18] Although attorney Edin had not signed the complaint, the court imposed the Rule 11 sanctions against Edin as well, noting his name listed as an attorney at law was placed immediately below Bolinske's name and "Edin notarized the affidavit of service by mail of the complaint and summons thereby evidencing his knowledge of the documents served." The propriety of imposing Rule 11 sanctions against Edin has not been raised as an issue on appeal.
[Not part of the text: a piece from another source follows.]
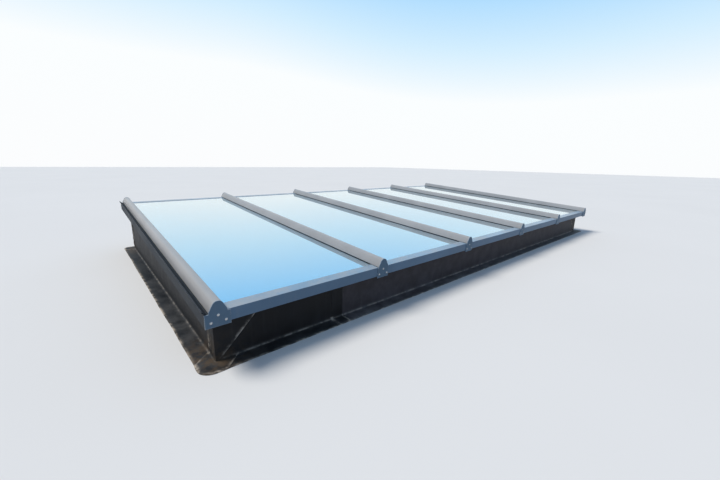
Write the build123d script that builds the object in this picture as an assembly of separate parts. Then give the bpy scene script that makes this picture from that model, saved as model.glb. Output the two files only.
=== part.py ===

19] We conclude the district court's findings are not clearly erroneous and the court did not abuse its discretion in imposing sanctions in this case. However, under N.D.R.Civ.P. 11(c)(2)(a), "[m]onetary sanctions may not be awarded against a represented party for a violation of subdivision (b)(2)." The district court found N.D.R.Civ.P. 11(b)(2) had been violated. Consequently, it was impermissible for the court to hold the Simpsons jointly and severally liable with their attorneys for the monetary sanctions, and we reverse that part of the judgment.

IV

20] The judgment is affirmed, except for that part holding the Simpsons jointly and severally liable with their attorneys for Rule 11 monetary sanctions which is reversed.

21]William A. Neumann
Dale V. Sandstrom
Mary Muehlen Maring
Everett Nels Olson, S.J.
Gerald W. VandeWalle, C.J.

22] The Honorable Everett Nels Olson, S.J., sitting in place of Kapsner, J., disqualified.